▸ **Exercise objective**
Repeat, exactly, the run of lines that opens with the line containing "flared_collar();" and closes with the line containing "return part_box(node)[1].z", and leave all other lines out.

----

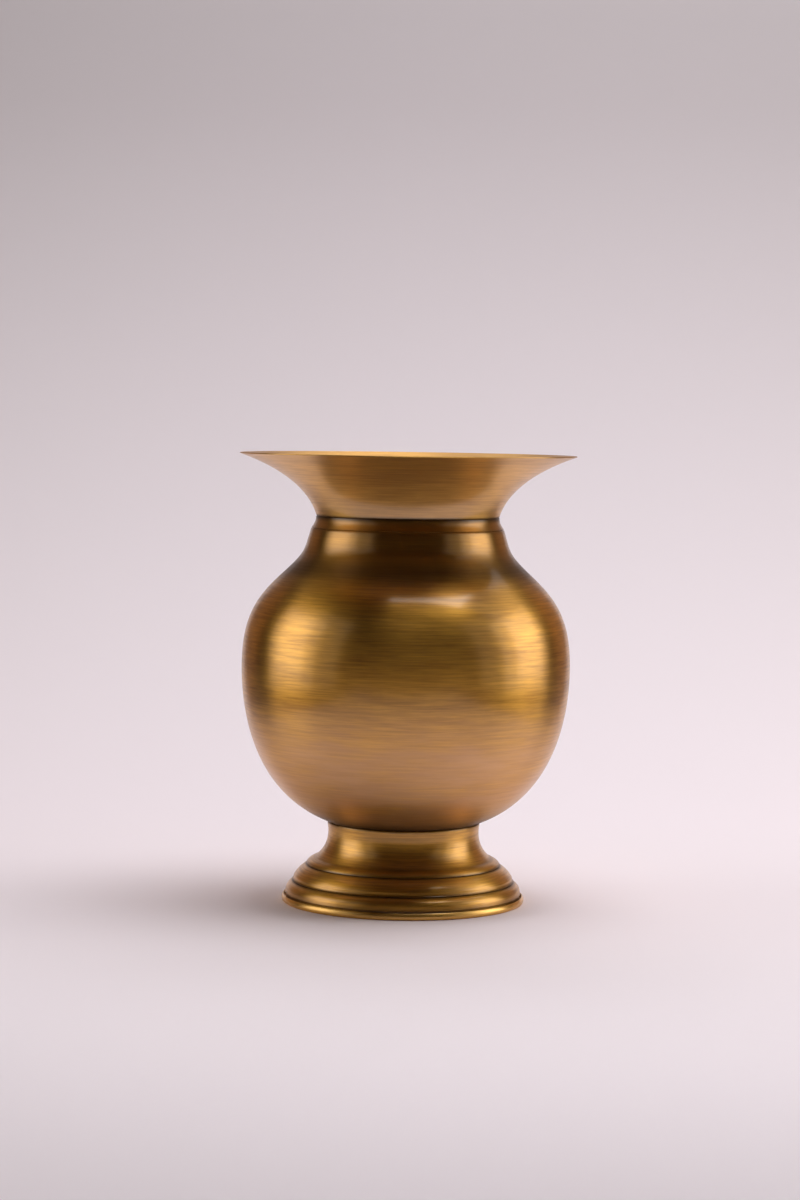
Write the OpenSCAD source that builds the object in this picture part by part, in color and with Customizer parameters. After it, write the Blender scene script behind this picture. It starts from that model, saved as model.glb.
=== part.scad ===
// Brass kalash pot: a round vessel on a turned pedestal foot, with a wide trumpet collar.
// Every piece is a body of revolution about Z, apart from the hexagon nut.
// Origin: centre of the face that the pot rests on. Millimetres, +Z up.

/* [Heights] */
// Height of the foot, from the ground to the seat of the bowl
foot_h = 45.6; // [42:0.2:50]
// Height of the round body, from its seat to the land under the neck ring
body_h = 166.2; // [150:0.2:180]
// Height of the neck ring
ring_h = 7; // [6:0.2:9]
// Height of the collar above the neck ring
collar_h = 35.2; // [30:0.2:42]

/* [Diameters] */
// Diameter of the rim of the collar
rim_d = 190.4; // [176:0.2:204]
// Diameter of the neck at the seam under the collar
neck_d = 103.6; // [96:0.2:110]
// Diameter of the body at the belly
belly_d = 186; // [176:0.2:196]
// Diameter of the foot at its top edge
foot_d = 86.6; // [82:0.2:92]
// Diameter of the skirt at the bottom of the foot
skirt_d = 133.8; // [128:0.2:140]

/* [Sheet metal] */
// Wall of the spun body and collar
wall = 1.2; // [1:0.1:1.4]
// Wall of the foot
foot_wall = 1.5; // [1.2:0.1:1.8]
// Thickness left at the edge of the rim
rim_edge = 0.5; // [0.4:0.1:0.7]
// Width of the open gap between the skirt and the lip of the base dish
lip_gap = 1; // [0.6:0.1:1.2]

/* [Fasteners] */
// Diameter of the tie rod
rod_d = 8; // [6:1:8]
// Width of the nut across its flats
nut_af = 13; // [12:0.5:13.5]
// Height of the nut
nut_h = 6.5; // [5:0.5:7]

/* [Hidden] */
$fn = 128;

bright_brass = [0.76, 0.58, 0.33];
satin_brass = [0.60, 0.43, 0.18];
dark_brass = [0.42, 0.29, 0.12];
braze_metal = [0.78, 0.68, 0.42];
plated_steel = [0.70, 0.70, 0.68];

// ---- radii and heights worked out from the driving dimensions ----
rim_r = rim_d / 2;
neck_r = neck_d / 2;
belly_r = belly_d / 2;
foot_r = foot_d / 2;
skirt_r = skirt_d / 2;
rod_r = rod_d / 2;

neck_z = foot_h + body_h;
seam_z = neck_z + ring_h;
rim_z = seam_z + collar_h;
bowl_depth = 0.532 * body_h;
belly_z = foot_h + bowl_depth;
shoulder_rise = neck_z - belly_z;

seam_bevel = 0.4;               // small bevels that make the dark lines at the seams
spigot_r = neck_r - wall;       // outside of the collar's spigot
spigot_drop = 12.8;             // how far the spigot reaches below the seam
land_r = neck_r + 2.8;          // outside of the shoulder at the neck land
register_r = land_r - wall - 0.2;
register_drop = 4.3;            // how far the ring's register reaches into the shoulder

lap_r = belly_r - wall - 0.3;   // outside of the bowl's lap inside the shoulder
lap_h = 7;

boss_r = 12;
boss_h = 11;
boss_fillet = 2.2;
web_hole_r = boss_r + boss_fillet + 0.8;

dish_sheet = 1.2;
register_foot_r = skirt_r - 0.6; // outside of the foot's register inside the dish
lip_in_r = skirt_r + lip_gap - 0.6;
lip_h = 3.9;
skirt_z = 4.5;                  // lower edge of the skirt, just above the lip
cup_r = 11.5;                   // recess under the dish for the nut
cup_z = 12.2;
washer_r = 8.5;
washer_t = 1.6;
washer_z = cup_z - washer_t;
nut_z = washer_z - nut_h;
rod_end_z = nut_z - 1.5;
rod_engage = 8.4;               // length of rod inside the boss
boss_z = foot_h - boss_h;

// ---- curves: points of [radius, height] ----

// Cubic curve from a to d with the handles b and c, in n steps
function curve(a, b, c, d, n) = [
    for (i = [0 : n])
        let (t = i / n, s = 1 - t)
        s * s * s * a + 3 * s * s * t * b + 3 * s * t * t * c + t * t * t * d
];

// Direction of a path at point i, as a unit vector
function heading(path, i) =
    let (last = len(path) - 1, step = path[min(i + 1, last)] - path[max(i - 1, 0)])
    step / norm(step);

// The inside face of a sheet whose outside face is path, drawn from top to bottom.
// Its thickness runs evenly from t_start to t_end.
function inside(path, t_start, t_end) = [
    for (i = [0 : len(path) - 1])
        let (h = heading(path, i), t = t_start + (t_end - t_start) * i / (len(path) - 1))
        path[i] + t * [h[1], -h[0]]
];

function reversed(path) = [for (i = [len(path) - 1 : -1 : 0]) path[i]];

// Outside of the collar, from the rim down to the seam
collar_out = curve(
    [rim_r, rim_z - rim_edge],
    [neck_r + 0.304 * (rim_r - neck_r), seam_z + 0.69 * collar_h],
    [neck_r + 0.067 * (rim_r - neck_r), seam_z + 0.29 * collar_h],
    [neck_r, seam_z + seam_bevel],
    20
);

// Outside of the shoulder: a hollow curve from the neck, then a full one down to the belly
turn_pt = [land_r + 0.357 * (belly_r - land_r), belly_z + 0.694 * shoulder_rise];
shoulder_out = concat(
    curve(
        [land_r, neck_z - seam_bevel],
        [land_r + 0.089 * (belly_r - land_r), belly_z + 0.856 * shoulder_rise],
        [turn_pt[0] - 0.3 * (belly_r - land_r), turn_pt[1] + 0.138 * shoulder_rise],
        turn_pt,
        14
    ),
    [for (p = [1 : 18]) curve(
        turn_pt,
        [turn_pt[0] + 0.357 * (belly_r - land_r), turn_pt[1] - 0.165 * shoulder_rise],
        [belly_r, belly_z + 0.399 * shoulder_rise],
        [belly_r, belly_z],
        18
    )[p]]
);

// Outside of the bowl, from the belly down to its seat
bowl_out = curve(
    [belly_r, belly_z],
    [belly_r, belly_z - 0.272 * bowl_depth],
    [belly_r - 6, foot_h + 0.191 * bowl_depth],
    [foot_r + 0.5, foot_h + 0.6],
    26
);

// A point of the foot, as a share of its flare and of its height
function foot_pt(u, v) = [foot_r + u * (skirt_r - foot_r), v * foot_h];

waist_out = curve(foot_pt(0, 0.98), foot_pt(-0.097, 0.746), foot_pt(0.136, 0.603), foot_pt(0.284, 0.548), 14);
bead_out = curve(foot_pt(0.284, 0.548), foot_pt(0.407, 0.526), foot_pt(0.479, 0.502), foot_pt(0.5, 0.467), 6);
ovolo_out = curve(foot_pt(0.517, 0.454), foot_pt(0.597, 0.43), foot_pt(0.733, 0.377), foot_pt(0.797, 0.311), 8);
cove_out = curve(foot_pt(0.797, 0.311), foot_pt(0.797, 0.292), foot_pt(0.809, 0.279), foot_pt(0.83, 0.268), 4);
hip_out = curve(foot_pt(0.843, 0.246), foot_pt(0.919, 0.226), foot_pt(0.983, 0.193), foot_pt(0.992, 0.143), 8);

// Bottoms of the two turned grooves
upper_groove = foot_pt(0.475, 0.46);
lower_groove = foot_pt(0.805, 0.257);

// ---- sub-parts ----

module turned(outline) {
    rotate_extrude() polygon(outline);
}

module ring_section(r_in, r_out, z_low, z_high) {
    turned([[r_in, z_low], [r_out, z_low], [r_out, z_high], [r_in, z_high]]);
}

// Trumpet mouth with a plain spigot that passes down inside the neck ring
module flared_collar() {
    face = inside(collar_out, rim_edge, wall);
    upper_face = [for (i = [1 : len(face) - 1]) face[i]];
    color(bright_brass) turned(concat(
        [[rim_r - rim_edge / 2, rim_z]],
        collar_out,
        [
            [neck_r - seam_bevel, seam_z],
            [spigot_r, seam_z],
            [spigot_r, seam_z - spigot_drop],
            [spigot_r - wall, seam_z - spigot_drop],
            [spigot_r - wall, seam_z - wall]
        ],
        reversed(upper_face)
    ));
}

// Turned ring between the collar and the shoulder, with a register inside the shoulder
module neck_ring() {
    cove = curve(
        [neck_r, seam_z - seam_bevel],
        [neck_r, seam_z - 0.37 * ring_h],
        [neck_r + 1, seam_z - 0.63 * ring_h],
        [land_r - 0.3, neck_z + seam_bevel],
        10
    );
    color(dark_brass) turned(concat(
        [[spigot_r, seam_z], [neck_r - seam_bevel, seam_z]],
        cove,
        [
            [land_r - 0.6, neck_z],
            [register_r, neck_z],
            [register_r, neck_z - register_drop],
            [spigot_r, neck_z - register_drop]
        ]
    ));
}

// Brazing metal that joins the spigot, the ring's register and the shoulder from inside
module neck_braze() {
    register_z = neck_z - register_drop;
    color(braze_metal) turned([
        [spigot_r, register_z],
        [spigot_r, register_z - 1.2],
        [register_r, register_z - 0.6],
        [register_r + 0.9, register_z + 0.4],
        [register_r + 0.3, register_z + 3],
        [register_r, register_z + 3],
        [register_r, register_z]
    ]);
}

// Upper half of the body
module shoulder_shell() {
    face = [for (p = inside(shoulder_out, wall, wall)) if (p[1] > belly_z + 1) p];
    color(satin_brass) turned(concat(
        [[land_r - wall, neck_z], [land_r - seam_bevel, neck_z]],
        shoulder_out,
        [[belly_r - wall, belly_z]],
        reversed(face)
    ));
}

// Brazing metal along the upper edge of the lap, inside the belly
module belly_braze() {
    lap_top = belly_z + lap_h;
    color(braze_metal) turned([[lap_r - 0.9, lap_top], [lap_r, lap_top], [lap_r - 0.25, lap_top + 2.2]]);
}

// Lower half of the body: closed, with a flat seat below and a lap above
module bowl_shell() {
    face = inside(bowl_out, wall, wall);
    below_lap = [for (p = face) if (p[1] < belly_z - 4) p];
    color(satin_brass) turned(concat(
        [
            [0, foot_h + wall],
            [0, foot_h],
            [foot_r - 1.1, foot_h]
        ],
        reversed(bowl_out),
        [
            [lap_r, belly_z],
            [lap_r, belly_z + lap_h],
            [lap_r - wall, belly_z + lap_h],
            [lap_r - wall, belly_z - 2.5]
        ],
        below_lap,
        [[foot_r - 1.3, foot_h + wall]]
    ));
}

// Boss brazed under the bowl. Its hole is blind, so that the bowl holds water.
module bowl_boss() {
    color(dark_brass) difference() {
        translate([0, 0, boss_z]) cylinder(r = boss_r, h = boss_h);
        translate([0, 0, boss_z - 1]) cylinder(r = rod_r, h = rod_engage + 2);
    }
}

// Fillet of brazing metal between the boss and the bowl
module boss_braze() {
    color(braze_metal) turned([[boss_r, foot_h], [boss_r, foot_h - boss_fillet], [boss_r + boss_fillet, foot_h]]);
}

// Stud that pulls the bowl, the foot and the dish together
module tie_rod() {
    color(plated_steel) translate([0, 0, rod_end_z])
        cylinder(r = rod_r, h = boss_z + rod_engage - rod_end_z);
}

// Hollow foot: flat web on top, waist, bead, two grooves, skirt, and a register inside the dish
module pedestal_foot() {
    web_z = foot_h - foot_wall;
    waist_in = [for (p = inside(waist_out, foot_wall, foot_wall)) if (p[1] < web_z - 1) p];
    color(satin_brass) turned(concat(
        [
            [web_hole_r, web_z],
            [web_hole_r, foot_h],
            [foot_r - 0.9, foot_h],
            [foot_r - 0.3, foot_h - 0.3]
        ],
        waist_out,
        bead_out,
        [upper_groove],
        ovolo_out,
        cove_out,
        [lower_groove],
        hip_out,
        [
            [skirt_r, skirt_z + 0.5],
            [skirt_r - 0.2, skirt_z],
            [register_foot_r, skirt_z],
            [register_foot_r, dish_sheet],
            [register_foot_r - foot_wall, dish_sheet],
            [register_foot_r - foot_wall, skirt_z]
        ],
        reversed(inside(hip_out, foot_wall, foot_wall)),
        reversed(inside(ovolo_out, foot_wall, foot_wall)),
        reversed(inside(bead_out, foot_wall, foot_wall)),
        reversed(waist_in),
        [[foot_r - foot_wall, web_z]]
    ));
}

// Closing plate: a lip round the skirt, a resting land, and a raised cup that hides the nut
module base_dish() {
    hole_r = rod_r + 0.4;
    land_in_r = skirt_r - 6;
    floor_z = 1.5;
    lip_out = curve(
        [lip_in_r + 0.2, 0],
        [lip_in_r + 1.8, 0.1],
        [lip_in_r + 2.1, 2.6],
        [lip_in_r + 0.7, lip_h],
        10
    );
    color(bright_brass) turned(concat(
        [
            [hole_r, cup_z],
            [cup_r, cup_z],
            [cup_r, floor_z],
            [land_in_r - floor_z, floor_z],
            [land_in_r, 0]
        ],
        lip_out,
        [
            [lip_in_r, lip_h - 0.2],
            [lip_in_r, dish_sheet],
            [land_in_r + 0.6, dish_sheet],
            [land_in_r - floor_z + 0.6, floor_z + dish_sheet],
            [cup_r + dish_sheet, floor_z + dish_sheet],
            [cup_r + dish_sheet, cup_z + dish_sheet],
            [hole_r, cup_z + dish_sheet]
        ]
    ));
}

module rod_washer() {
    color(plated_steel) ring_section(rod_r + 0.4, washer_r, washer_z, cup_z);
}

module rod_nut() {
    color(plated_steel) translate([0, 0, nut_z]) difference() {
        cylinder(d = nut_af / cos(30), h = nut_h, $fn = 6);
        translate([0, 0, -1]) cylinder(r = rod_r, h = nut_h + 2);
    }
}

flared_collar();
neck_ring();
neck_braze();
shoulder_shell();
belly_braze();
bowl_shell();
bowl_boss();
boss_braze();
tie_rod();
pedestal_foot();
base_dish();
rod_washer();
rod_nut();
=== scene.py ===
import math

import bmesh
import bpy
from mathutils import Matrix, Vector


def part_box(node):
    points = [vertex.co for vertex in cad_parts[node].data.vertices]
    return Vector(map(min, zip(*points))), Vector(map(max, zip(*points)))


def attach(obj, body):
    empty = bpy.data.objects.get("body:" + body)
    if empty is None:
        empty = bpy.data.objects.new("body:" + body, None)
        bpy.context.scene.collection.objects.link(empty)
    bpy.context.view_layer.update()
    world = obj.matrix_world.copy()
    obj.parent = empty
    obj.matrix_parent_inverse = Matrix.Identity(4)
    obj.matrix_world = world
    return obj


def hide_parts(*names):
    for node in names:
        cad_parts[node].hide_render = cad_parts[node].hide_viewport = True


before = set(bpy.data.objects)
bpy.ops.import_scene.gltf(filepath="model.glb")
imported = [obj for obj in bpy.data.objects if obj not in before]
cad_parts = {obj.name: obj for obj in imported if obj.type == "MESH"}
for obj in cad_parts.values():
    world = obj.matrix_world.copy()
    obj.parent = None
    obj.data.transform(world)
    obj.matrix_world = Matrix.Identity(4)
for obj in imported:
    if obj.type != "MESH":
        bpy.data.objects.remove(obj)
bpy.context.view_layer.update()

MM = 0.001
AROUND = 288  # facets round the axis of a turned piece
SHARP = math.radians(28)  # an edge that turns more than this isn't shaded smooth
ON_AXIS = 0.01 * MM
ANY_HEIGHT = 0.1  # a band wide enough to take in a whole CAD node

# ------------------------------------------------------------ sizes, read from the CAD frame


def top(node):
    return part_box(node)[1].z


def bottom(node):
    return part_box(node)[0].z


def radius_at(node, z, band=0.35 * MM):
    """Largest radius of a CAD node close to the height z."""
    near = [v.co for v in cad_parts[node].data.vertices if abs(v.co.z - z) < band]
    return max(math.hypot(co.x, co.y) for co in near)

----

▸ **Solution to the exercise**
flared_collar();
neck_ring();
neck_braze();
shoulder_shell();
belly_braze();
bowl_shell();
bowl_boss();
boss_braze();
tie_rod();
pedestal_foot();
base_dish();
rod_washer();
rod_nut();
=== scene.py ===
import math

import bmesh
import bpy
from mathutils import Matrix, Vector


def part_box(node):
    points = [vertex.co for vertex in cad_parts[node].data.vertices]
    return Vector(map(min, zip(*points))), Vector(map(max, zip(*points)))


def attach(obj, body):
    empty = bpy.data.objects.get("body:" + body)
    if empty is None:
        empty = bpy.data.objects.new("body:" + body, None)
        bpy.context.scene.collection.objects.link(empty)
    bpy.context.view_layer.update()
    world = obj.matrix_world.copy()
    obj.parent = empty
    obj.matrix_parent_inverse = Matrix.Identity(4)
    obj.matrix_world = world
    return obj


def hide_parts(*names):
    for node in names:
        cad_parts[node].hide_render = cad_parts[node].hide_viewport = True


before = set(bpy.data.objects)
bpy.ops.import_scene.gltf(filepath="model.glb")
imported = [obj for obj in bpy.data.objects if obj not in before]
cad_parts = {obj.name: obj for obj in imported if obj.type == "MESH"}
for obj in cad_parts.values():
    world = obj.matrix_world.copy()
    obj.parent = None
    obj.data.transform(world)
    obj.matrix_world = Matrix.Identity(4)
for obj in imported:
    if obj.type != "MESH":
        bpy.data.objects.remove(obj)
bpy.context.view_layer.update()

MM = 0.001
AROUND = 288  # facets round the axis of a turned piece
SHARP = math.radians(28)  # an edge that turns more than this isn't shaded smooth
ON_AXIS = 0.01 * MM
ANY_HEIGHT = 0.1  # a band wide enough to take in a whole CAD node

# ------------------------------------------------------------ sizes, read from the CAD frame


def top(node):
    return part_box(node)[1].z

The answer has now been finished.